[Records from a data source]

----------------------------------------

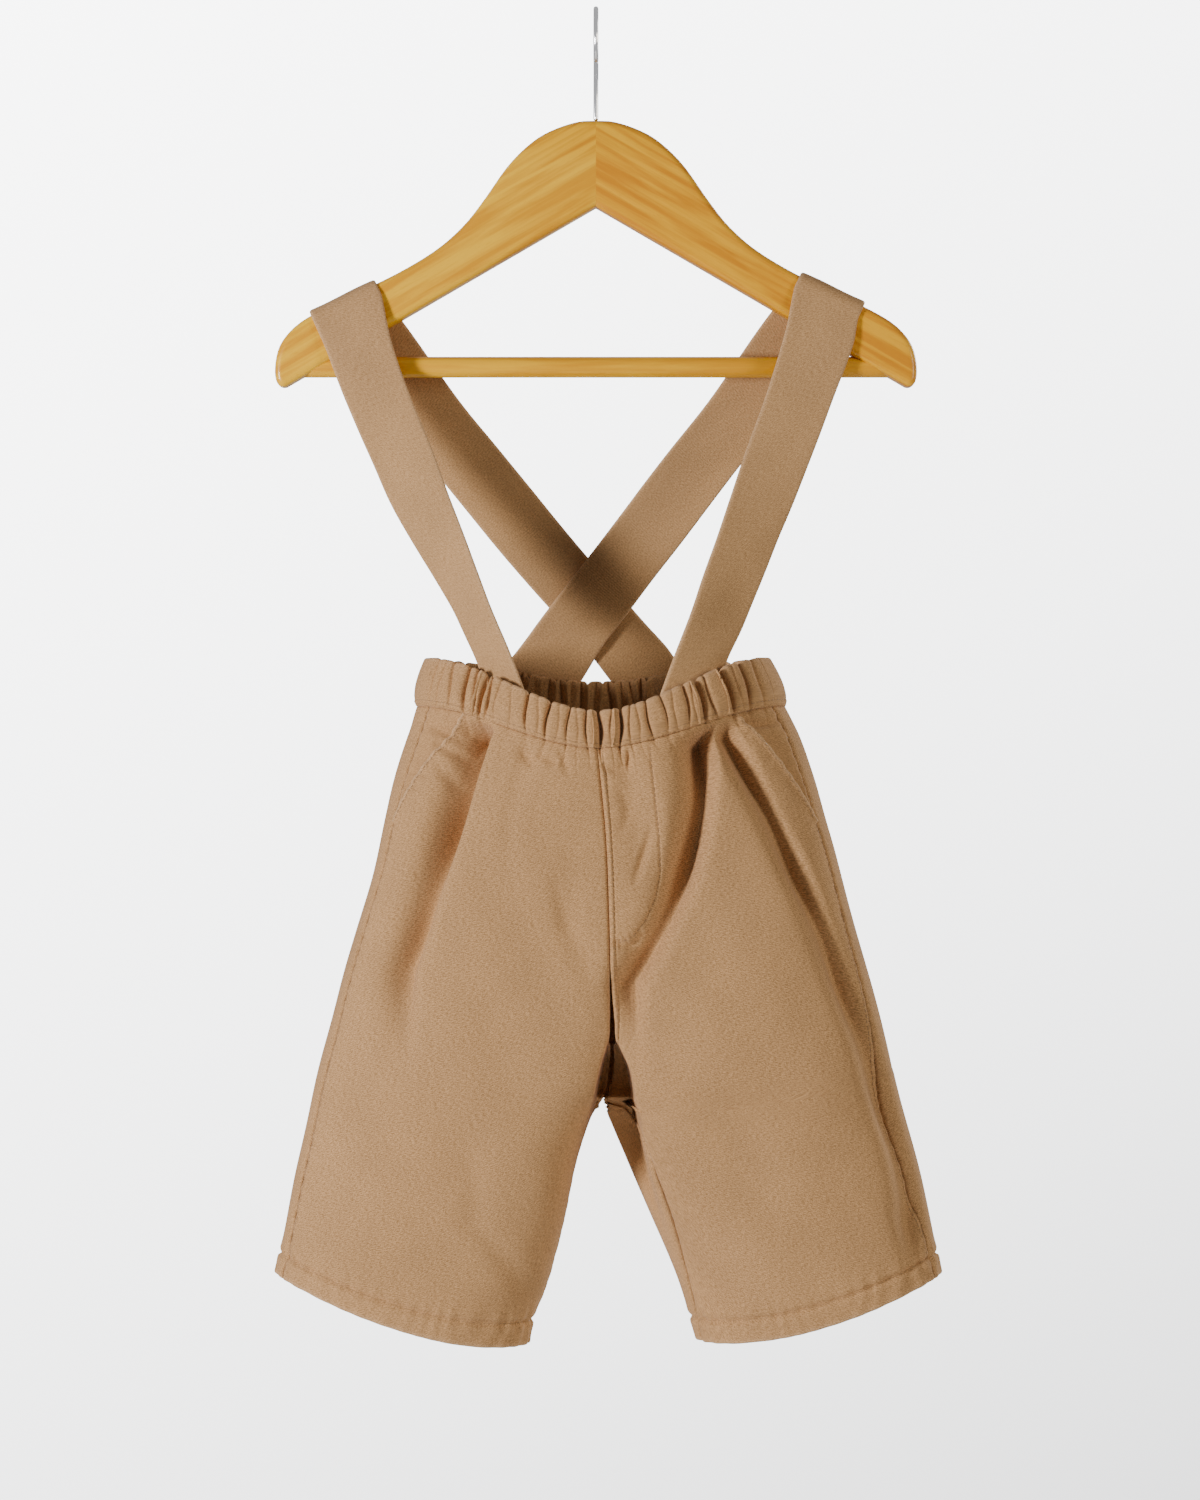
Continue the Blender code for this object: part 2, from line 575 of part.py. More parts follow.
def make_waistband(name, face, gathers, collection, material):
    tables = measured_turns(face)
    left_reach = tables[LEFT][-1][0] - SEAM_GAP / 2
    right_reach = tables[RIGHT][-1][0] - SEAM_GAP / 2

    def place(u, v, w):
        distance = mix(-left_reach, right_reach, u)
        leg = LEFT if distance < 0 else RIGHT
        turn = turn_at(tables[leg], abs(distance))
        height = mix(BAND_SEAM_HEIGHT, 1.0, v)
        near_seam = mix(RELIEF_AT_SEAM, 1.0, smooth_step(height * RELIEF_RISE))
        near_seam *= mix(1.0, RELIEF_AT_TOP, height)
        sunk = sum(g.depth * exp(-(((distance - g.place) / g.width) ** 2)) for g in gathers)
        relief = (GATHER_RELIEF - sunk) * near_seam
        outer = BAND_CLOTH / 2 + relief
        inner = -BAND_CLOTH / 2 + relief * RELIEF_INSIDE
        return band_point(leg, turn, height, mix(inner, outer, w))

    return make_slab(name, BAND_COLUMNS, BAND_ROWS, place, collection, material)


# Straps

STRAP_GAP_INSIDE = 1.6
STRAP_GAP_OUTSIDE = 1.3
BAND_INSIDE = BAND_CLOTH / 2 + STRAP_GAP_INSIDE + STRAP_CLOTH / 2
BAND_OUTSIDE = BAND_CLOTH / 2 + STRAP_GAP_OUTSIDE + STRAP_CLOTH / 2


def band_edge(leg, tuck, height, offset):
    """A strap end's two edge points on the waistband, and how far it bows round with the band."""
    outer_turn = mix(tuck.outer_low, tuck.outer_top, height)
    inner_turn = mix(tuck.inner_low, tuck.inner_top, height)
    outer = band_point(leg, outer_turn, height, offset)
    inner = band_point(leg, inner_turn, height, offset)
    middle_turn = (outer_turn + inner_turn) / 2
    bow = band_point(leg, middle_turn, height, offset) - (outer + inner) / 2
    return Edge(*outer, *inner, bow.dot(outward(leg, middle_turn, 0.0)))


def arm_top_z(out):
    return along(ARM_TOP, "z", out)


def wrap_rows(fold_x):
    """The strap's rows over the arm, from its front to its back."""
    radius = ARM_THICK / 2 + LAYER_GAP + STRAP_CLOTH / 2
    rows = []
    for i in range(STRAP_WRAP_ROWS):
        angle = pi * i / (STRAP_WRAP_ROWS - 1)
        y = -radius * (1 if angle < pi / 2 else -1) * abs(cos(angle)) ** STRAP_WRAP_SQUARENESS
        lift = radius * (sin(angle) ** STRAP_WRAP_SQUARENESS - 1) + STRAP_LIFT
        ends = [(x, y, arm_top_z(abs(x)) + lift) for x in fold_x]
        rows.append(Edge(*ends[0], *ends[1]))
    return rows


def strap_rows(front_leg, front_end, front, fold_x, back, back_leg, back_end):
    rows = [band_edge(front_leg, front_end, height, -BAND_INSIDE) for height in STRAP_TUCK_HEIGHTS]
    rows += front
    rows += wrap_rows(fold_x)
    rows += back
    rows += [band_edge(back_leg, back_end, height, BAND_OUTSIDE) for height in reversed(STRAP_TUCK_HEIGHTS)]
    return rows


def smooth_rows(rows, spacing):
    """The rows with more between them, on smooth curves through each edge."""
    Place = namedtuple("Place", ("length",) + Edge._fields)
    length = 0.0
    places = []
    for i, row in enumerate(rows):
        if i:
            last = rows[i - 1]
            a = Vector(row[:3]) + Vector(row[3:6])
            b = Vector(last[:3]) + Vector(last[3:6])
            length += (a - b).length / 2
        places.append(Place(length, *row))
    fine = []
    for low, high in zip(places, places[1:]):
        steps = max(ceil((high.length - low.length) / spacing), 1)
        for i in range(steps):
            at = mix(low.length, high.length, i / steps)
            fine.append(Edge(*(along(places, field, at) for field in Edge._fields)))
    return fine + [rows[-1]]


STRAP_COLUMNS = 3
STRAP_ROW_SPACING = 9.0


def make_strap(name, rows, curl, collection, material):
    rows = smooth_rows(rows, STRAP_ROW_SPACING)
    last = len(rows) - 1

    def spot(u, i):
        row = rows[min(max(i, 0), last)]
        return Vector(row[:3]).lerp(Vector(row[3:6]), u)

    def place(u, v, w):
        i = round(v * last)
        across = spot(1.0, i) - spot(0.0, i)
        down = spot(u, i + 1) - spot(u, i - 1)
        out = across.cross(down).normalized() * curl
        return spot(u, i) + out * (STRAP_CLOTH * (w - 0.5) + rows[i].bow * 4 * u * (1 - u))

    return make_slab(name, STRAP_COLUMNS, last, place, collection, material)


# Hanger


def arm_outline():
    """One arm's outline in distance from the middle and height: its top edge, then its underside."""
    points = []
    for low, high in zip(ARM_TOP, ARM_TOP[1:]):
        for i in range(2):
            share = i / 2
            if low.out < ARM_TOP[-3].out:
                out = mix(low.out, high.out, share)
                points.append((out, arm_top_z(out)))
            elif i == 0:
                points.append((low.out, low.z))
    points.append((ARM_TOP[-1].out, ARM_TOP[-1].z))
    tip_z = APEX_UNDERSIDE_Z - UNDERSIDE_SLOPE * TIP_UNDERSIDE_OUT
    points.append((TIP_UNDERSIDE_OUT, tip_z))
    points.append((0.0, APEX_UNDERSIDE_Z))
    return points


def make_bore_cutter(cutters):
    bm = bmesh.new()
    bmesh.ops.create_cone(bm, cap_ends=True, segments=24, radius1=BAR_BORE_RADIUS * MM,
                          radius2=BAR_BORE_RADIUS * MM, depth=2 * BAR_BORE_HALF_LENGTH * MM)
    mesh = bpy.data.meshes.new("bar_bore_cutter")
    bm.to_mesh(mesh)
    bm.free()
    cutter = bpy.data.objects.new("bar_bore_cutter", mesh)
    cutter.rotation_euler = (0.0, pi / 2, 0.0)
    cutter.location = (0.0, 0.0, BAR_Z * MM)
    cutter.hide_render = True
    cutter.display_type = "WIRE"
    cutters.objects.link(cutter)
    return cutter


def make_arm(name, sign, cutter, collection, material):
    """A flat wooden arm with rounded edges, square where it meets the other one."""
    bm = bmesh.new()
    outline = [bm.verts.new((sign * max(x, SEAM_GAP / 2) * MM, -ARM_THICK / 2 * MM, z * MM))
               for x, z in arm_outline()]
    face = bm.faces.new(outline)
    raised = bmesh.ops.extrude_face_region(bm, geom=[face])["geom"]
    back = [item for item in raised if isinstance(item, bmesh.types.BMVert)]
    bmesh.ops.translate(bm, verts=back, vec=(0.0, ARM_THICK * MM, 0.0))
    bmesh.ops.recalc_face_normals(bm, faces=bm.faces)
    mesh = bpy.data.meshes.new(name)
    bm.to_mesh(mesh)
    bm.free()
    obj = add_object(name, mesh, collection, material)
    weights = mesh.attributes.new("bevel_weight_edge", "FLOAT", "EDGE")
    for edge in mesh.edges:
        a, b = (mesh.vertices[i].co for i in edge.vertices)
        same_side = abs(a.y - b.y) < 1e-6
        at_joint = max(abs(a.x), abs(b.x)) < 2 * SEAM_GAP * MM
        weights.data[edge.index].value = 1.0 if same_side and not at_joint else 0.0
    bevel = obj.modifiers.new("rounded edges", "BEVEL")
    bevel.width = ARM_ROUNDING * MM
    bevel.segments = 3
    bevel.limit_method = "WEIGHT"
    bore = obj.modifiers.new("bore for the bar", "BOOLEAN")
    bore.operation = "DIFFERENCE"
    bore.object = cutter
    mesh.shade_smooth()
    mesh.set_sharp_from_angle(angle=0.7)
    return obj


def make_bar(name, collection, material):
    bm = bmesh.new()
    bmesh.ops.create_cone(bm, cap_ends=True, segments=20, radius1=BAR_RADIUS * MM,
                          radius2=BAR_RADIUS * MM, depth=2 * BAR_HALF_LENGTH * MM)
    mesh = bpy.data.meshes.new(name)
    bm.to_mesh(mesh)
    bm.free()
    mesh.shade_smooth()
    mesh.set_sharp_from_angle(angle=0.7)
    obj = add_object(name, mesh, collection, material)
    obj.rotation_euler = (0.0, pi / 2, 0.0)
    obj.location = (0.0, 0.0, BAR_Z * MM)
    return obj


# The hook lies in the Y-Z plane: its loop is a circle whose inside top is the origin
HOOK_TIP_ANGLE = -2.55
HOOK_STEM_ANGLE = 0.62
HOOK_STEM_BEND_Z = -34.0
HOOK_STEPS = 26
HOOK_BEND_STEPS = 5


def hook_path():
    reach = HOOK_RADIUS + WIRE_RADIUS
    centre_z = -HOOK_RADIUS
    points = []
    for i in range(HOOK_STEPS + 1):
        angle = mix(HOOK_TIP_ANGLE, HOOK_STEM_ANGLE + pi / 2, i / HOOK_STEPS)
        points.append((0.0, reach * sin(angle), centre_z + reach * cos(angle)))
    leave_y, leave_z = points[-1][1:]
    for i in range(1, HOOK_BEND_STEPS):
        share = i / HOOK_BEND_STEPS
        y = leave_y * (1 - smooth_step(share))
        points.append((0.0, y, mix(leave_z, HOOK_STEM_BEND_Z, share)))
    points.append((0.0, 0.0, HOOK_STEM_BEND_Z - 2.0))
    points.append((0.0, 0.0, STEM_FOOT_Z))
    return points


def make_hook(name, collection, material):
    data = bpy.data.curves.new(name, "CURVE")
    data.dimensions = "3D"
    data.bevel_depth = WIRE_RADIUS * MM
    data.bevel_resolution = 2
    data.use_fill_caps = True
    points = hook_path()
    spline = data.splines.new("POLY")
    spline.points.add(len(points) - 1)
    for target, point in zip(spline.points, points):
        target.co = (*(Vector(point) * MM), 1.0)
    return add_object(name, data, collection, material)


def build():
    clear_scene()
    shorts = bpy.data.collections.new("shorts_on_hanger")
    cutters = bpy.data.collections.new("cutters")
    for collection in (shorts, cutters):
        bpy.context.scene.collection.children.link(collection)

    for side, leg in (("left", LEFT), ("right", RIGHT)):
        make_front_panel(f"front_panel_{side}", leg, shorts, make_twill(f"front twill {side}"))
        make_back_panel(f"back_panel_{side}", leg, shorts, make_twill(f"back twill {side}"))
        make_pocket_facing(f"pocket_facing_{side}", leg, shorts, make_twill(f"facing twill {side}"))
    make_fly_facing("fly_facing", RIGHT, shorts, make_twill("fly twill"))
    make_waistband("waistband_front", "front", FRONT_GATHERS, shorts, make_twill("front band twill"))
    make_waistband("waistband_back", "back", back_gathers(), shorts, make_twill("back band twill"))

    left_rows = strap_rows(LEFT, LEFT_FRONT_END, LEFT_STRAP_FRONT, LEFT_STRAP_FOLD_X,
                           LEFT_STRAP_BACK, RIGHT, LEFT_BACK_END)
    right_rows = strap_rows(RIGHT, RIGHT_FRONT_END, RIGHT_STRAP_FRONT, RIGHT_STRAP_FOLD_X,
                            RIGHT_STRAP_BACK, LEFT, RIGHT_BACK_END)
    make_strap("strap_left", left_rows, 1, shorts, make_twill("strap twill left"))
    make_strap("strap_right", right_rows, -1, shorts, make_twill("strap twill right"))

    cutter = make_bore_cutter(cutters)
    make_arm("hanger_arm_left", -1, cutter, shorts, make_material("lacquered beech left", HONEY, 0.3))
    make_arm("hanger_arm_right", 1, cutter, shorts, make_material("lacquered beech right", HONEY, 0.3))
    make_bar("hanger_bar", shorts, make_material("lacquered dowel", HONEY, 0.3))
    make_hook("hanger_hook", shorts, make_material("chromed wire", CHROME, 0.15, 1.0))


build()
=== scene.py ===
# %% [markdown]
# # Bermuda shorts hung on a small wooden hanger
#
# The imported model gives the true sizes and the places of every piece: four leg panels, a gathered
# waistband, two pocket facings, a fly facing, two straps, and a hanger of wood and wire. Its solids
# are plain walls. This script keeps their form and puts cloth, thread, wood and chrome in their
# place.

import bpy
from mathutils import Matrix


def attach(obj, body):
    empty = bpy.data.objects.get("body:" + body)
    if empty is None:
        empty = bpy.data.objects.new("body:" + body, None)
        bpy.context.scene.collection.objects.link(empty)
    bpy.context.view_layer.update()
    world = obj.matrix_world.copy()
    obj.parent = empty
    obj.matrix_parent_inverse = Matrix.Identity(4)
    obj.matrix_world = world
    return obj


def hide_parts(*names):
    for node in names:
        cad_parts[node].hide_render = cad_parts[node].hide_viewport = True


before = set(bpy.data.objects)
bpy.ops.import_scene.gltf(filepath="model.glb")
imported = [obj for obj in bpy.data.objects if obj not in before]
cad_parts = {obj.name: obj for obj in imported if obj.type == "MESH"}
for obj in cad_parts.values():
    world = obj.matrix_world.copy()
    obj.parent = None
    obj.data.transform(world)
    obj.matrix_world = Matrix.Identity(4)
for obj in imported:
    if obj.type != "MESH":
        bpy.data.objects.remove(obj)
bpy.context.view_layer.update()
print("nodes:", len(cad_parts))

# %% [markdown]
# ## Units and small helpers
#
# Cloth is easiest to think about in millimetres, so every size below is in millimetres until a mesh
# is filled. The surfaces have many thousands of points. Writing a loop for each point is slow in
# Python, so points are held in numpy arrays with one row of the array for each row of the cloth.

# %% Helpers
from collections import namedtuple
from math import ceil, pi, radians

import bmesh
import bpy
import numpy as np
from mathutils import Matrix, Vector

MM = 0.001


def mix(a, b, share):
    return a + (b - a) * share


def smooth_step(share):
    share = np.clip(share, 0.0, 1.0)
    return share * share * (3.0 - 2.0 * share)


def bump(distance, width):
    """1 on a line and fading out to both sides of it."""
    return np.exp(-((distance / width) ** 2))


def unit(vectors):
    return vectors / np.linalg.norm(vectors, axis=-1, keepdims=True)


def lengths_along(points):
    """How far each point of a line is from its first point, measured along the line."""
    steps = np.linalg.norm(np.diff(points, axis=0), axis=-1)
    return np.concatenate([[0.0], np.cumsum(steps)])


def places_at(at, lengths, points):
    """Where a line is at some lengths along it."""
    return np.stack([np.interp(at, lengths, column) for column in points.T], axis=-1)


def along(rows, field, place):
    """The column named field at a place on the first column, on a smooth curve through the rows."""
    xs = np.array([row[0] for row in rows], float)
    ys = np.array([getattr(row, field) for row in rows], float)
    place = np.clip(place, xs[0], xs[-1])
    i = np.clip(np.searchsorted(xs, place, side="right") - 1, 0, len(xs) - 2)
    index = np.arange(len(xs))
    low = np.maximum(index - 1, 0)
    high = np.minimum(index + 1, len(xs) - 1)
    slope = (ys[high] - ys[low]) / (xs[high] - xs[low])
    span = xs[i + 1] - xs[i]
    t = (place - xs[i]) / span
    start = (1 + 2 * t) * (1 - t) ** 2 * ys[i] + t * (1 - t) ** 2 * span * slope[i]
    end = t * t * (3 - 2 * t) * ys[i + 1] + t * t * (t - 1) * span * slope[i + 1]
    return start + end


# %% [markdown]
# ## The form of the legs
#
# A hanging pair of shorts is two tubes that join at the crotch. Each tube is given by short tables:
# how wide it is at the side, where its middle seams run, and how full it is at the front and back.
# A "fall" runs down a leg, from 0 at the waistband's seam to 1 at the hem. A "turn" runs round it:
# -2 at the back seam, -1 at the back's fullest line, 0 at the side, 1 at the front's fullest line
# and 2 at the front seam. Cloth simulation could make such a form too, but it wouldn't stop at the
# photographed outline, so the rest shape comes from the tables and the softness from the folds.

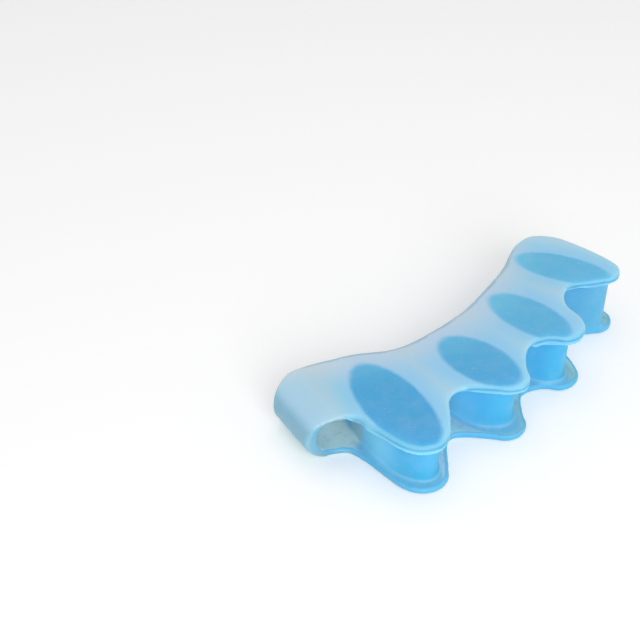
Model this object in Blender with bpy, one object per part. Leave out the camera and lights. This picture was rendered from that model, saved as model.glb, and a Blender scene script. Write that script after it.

----------------------------------------

→ Requirement
Above are the entries. Quote exactly the lines from the one bearing "cutter = make_bore_cutter(cutters)" through the one bearing "obj.parent = None".

→ Solved problem
    cutter = make_bore_cutter(cutters)
    make_arm("hanger_arm_left", -1, cutter, shorts, make_material("lacquered beech left", HONEY, 0.3))
    make_arm("hanger_arm_right", 1, cutter, shorts, make_material("lacquered beech right", HONEY, 0.3))
    make_bar("hanger_bar", shorts, make_material("lacquered dowel", HONEY, 0.3))
    make_hook("hanger_hook", shorts, make_material("chromed wire", CHROME, 0.15, 1.0))


build()
=== scene.py ===
# %% [markdown]
# # Bermuda shorts hung on a small wooden hanger
#
# The imported model gives the true sizes and the places of every piece: four leg panels, a gathered
# waistband, two pocket facings, a fly facing, two straps, and a hanger of wood and wire. Its solids
# are plain walls. This script keeps their form and puts cloth, thread, wood and chrome in their
# place.

import bpy
from mathutils import Matrix


def attach(obj, body):
    empty = bpy.data.objects.get("body:" + body)
    if empty is None:
        empty = bpy.data.objects.new("body:" + body, None)
        bpy.context.scene.collection.objects.link(empty)
    bpy.context.view_layer.update()
    world = obj.matrix_world.copy()
    obj.parent = empty
    obj.matrix_parent_inverse = Matrix.Identity(4)
    obj.matrix_world = world
    return obj


def hide_parts(*names):
    for node in names:
        cad_parts[node].hide_render = cad_parts[node].hide_viewport = True


before = set(bpy.data.objects)
bpy.ops.import_scene.gltf(filepath="model.glb")
imported = [obj for obj in bpy.data.objects if obj not in before]
cad_parts = {obj.name: obj for obj in imported if obj.type == "MESH"}
for obj in cad_parts.values():
    world = obj.matrix_world.copy()
    obj.parent = None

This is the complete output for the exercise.